FRANCISCO JAVIER IRAZOKI El contador de gotas Hiperión, Madrid, 2019 |
«Llueve y cuento las gotas de los días
vividos (…) Lentamente me apago en la silla de ruedas que empujo».
En sus orígenes,
Francisco Javier Irazoki (Lesaka, 1954) formó parte del grupo surrealista CLOC,
y su escritura mantiene la querencia por las imágenes sorprendentes, que a
menudo cristalizan en símbolos. Hace varios libros que se siente más cómodo escribiendo
sus poemas en prosa. Con frases tajantes, engañosamente sencillas y un punto
naïfs, este navarro recriado en Francia hurga en su pasado sin hacer concesiones:
«éramos menos tristes en un lugar sin belleza». Recorre las veladuras de unos
tiempos que dejaron heridas: «Todavía resiste en la memoria un fuego que rueda
por una pendiente. El otoño incendia plantas y deja el suelo ensangrentado». Hay
en El contador de gotas algo de balance emocional de sesenta años de
vida, y al mismo tiempo de búsqueda de la propia identidad. El poeta arrima su
soledad a la sombra de personajes como el Blas de Otero que «escribe frente a
un paisaje de raíles, ortigales, niebla y barracones». Solo los ha conocido leyéndolos:
«nunca vi a Julio Ramón Ribeyro, pero he hablado con él ante unos árboles». No
obstante los reencuentra en descampados o lugares inhóspitos: «hemos visto las
astillas de Verlaine en un carro de la compra que empuja un vagabundo». Finalmente
se mezclan con las mil identidades que todos tenemos y que Irazoki prefiere
llamar «Pasajeros». Al menos una de ellas sigue luchando: «en las galerías que
contengo se ha instalado un testigo. No admite compañía y apenas duerme.
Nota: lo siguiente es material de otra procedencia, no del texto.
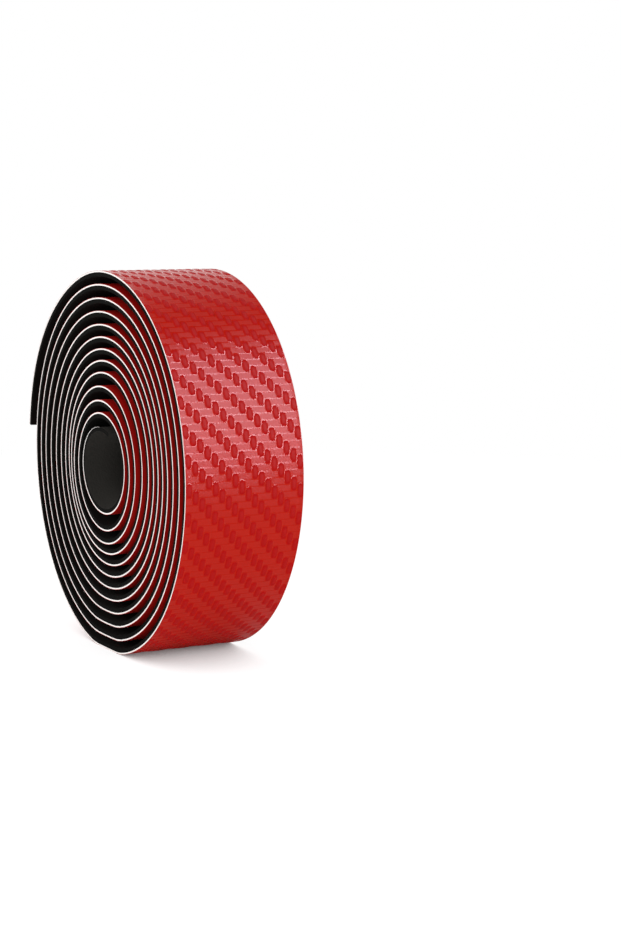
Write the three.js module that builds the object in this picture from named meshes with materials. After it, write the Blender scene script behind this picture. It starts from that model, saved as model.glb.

Ronda
las calles, desciende a las minas, inspecciona mis cavernas. A partir de esta
mañana, tengo una cita diaria con la conciencia, único cazador que me apunta
con su arma». La conciencia le conmina a desmarcarse de la masa, a no permitir
que la masa decida por él. Es el tema central del libro: «En pleno siglo XXI
aún existe una cárcel que sigue de moda: la identidad colectiva». Usa como
divisa una cita de Ramón Eder: «Sin compasión no hay cordura». Y cerca del
final, acaba deseando y sentenciando «que el perdón sea más fuerte que la herida».